What can we take from this? Well, like an author, as actors it’s our job to be inspired. We don’t have the privilege of waiting around for lightning to strike – we have to conjure it. And that is a useful mental image to carry with you as you go through the process of creating inspiration: think of yourself as an alchemist or a magician, conjuring out of nothingness the spirit and joy and love that is inherent in acting. If you receive your sides for an audition, and then print them out and leave them sitting on the coffee table while you “just check out a couple of quick things” on your social media feed or see what’s been added to Netflix recently, all the while waiting for inspiration to strike, you could be waiting a long while. It’s our JOB to go on the attack when it comes to inspiration, to sink our teeth into whatever the project is full force and wring every bit of life out of it we can. Waiting won’t do. So time for the work…

2. Get Started

Much like Maugham’s words about sitting down at the typewriter every morning at 9 on the dot, it’s vital to inspiration that we just get rolling on the work. Do the nuts and bolts part of it first; this is the easy part. And the amazing thing about acting is that you often find inspiration in the spaces between once you’ve laid the groundwork – but you’ve got to get going first!

3. Clear Your Head

Start out by taking a couple deep breaths, clearing away any lingering prejudices or dread or whatever is holding you back that day, and pick up the sides and read them anew, as if for the first time, with a completely open mind. If you can find a way to do this, you’ll often find little nuggets of possibility buried within the text, nuggets you may have missed before if you were treating your audition preparations as a chore to be dreaded. With no pressure on yourself at this point to memorize or in any other way analyze the piece, read over it several times. How many is several? Well, Sir Anthony Hopkins is said to read a script at least a couple hundred times before he even begins rehearsals. You be the judge of how much works for you.

4. Get Out That Notebook

Let’s take another cue from Mr. Maugham and get to writing. It simply isn’t enough to just read sides and think about what is written there; you have to interact with the material more than that if you want to truly inhabit it – and not incidentally, be inspired by it. So in keeping with the above point, start out with a little free-writing: what are your initial thoughts, what strikes you about each character and the things they say to one another? What images does the piece fire up in your imagination? Who do these people remind you of, what situations in your own life, what places do you remember when you read this piece? Write it all down. You’ll be amazed at where a couple scribbled words can lead you.

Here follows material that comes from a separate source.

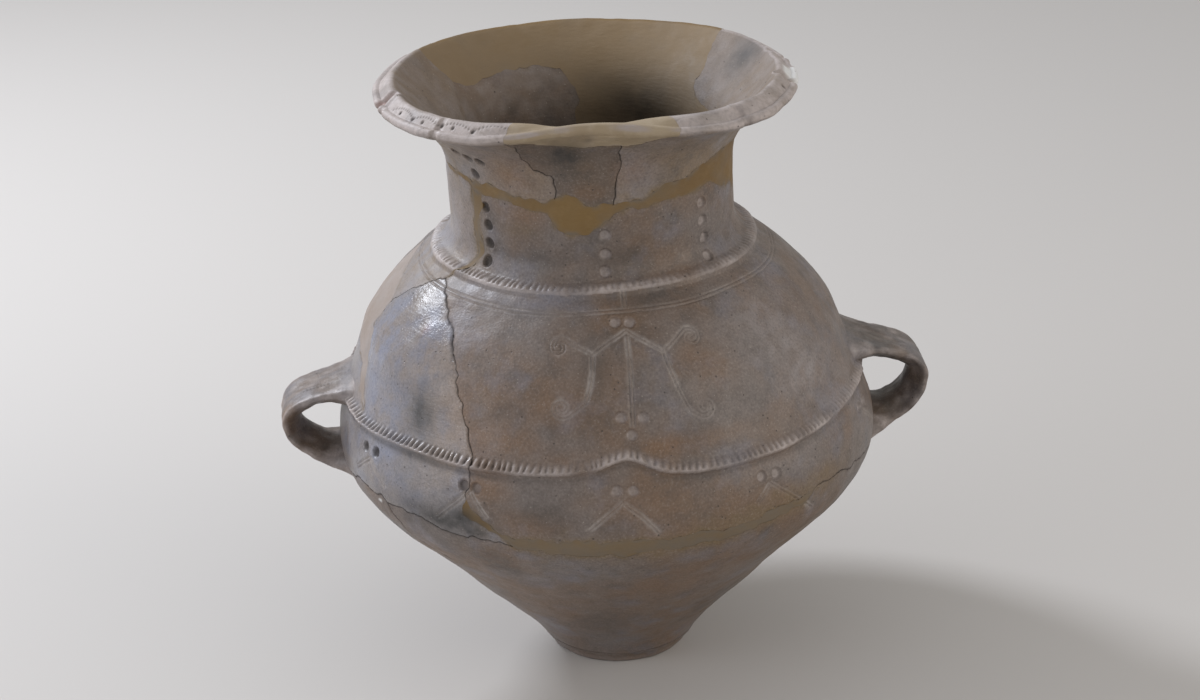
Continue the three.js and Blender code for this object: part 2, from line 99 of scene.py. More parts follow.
def outer_outline():
    """The outer face from the foot's top to the lip, as curves that run on into each other."""
    cone_run = np.subtract(cone_top, foot_spread)
    cone_run = cone_run / np.hypot(*cone_run)
    slope_run = np.array((slope_top[0] - shoulder[0], (slope_top[1] - shoulder[1]) * 0.72))
    slope_run = slope_run / np.hypot(*slope_run)
    shoulder_run = np.array((-0.32, 0.95))
    shoulder_rise = shoulder[1] - belly[1]
    slope_rise = slope_top[1] - shoulder[1]
    turn_rise = neck_foot[1] - slope_top[1]
    flare_rise = lip_underside[1] - neck_top[1]
    flare_reach = lip_underside[0] - neck_top[0]
    belly_pull = (belly[1] - cone_top[1]) * 0.5
    stretches = [
        bezier(foot_top, foot_spread - cone_run * 28.0, foot_spread),
        bezier(foot_spread, cone_top),
        bezier(cone_top, cone_top + cone_run * belly_pull,
               (belly[0], belly[1] - belly_pull * 0.8), belly),
        bezier(belly, (belly[0], belly[1] + shoulder_rise * 0.22),
               shoulder - shoulder_run * shoulder_rise * 0.42, shoulder),
        bezier(shoulder, shoulder + shoulder_run * slope_rise * 0.26,
               slope_top - slope_run * slope_rise * 0.52, slope_top),
        bezier(slope_top, slope_top + slope_run * turn_rise * 0.62,
               (neck_foot[0], neck_foot[1] - turn_rise * 0.48), neck_foot),
        bezier(neck_foot, neck_top),
        bezier(neck_top, (neck_top[0], neck_top[1] + flare_rise * 0.44),
               (neck_top[0] + flare_reach * 0.34, neck_top[1] + flare_rise * 0.82), lip_underside),
    ]
    return np.concatenate([stretches[0]] + [stretch[1:] for stretch in stretches[1:]])


def respaced(line, spacing):
    """The same line with points at even steps along it."""
    run = np.concatenate(([0.0], np.cumsum(np.hypot(*np.diff(line, axis=0).T))))
    count = max(2, int(round(run[-1] / spacing)) + 1)
    at = np.linspace(0.0, run[-1], count)
    return np.stack([np.interp(at, run, line[:, axis]) for axis in range(line.shape[1])], axis=1)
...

5. Get Into That Character

Now hone in on your character. Are they the character driving the scene, or are they more there in support? What are they literally doing in the scene? Why are they here? Where did they just come from, literally, like what room? What were they just doing before this moment, and where will they go after? Again, some of this might sound like Scene Analysis 101, but the thing is you find inspiration in the cracks between the lines. If you don’t look closely enough to see where the cracks are, you’ll never find it.

6. Action Jackson 

Now is the time to find the various beats in the scene, assign an action to each one with a fun, electrifying verb – to seduce, to destroy, to taunt, etc., – and think about what tools you might use to achieve these actions. Then create an objective for your character that is in keeping with the spirit of the text and the author’s intent. This too should involve some electricity and some fun. Go back over everything you’ve written down, and go over the piece again a couple times with all of that in mind, and make an honest assessment that it all fits together, not only for you, but for the overall piece as well.

7. Get Away From It All

Now put down your notebook, take a deep breath, and go for a walk. Go for a run, or a bike ride. Go sit in the park and watch the old men feed the ducks. Anything. Seriously. But this isn’t meant to be more procrastination. You’ve done the nuts and bolts part of it; now is when you absorb all that you’ve put together and let it breathe a bit. Get away from it for a little while – but what you’ll likely find is that you don’t REALLY go away from it completely. If you’ve done all the above steps thoroughly, once you step away for a moment, you’ll find the work seeping into your consciousness and subconscious in ways you couldn’t have imagined before. (Maybe take that notebook along with you on your little walkabout, just in case something strikes you? Hint, hint…) And if something does pique your curiosity, you now have permission to go online and look it up, haha – perhaps something about the period or place in which the piece is set, some question of clothing or nuance to a word the author chose. Let your imagination play with the piece and roam where it will and take these snippets and look into them.

8. Play

Now its time to truly play. Imagine the piece as a jacket you’ve been trying on in the store. Now take it off and hang it up. Leave it alone for a while. Once you’ve put everything aside for a time, your sides, your notes, your thoughts and feelings on it, put that jacket back on, and go through it all again. The depth and breadth of the work you’ve done will hopefully fill out the character and your audition in ways you couldn’t have imagined, had you just memorized the words on the page! Now go get ’em!